Transients on multiconductor transmission lines above dissipative earth-numerical simulation and measurement

A finite-difference time-domain (FDTD) analysis is presented to simulate, up to the high-frequency regime, transients on multiconductor transmission lines above dissipative earth. Excitation is in the high-frequency regime if the pulse has significant spectral content up to ω≈ω_c, with ω_c the frequency where the conduction and displacement current densities have equal magnitude. Thus, ω_c=σ_g/ε₀ε_rg with σ_g and ε_rg the ground conductance and relative permittivity. The FDTD algorithm extends the formulation of Agrawal et al. (1980), by incorporating the theory of D´Amore and Sarto for the interaction of wide-band transients with the earth.
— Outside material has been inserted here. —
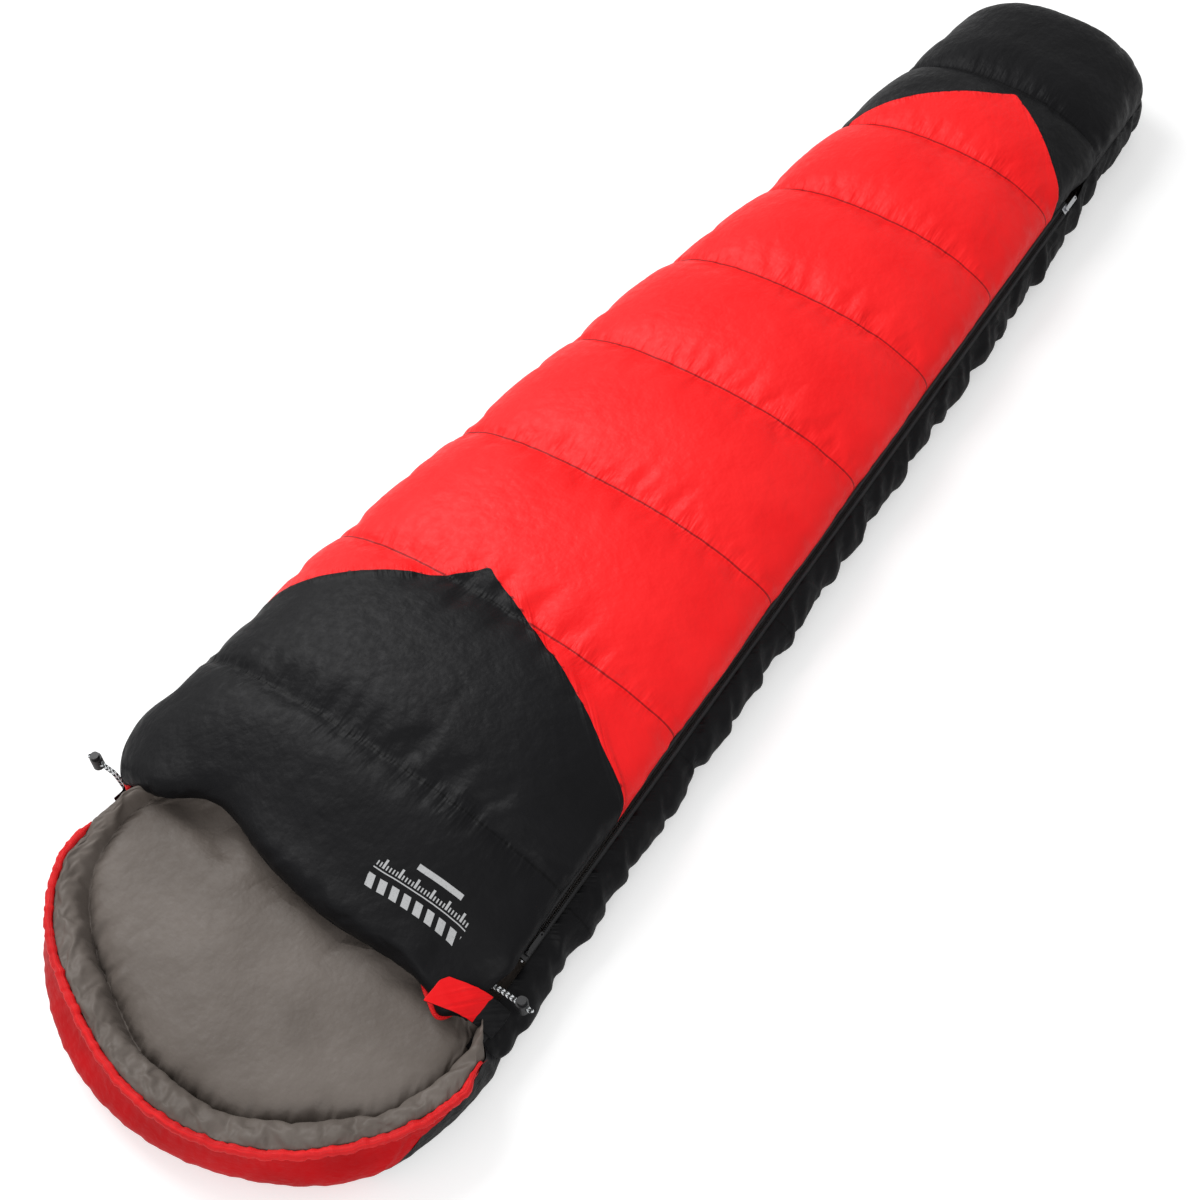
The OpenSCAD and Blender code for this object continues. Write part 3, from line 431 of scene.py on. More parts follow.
def quilt_rows(start, spacing, stop):
    """Places along the bag, evenly spaced between stitched rows, with one place on every stitched row."""
    knots = [start, *stitch_rows, stop]
    parts = [np.linspace(p, q, max(2, round((q - p) / spacing)), endpoint=False)
             for p, q in zip(knots[:-1], knots[1:])]
    return np.concatenate([*parts, [stop]])


def puff(y):
    """Fullness of the quilt along the bag: 0 on a stitched row, 1 midway between two and from half a pitch past the
    last. The row number at y is the root of the quadratic that places the rows."""
    b = stitch_pitch + narrowing / 2
    number = (b - np.sqrt(b * b - 2 * narrowing * (y - first_stitch))) / narrowing
    return np.where(number > numbers[-1] + 0.5, 1.0, np.abs(np.sin(np.pi * number)))


def read_values(source, label, width):
    """The named number or vector of every item, as rows of the given width."""
    values = np.empty(len(source) * width, np.float32)
    source.foreach_get(label, values)
    return values.reshape(-1, width)


def settle_cloth(piece, held, growth, pressure, cap, frames=20, bending=0.4):
    """Lets the piece's cloth find its own folds: blown up by a pressure, a little too large for its place by growth,
    and fixed where held is true. No point ends further than its cap from where it was."""
    mesh = piece.data
    before = read_values(mesh.vertices, "co", 3)
    piece.vertex_groups.new(name="held").add(np.nonzero(held)[0].tolist(), 1.0, "REPLACE")
    cloth = piece.modifiers.new("settle", "CLOTH")
    rule = cloth.settings
    rule.quality = 6
    rule.mass = 0.15
    rule.tension_stiffness = rule.compression_stiffness = 20
    rule.shear_stiffness = 8
    rule.bending_stiffness = bending
    rule.use_pressure = True
    rule.uniform_pressure_force = pressure
    rule.shrink_min = -growth
    rule.vertex_group_mass = "held"
    rule.effector_weights.gravity = 0
    cloth.collision_settings.use_collision = False
    cloth.collision_settings.use_self_collision = False
    cloth.point_cache.frame_end = frames
    for frame_number in range(1, frames + 1):
        bpy.context.scene.frame_set(frame_number)
    settled = piece.evaluated_get(bpy.context.evaluated_depsgraph_get()).data
    move = read_values(settled.vertices, "co", 3) - before
    far = np.maximum(np.linalg.norm(move, axis=1, keepdims=True), 1e-9)
    cap = np.broadcast_to(cap, far.shape)
    move = move / far * cap * np.tanh(far / cap)
    piece.modifiers.remove(cloth)
    piece.vertex_groups.clear()
    bpy.context.scene.frame_set(1)
    mesh.vertices.foreach_set("co", (before + move).ravel())
    mesh.update()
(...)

Careful experimental testing of the new algorithm is presented. The measurement configuration consists of two parallel wires; first suspended above an aluminum sheet to test the code in the low-frequency regime; then above a block of absorbing material for experiments in the high-frequency regime. The end of one of the conductors is driven with a 2-ns synthesized impulse by a stepped-frequency, automatic network analyzer. Reflected and cross-talk signals are presented in the time domain. These show good agreement with the numerically predicted common mode, differential mode and mode-converted pulses.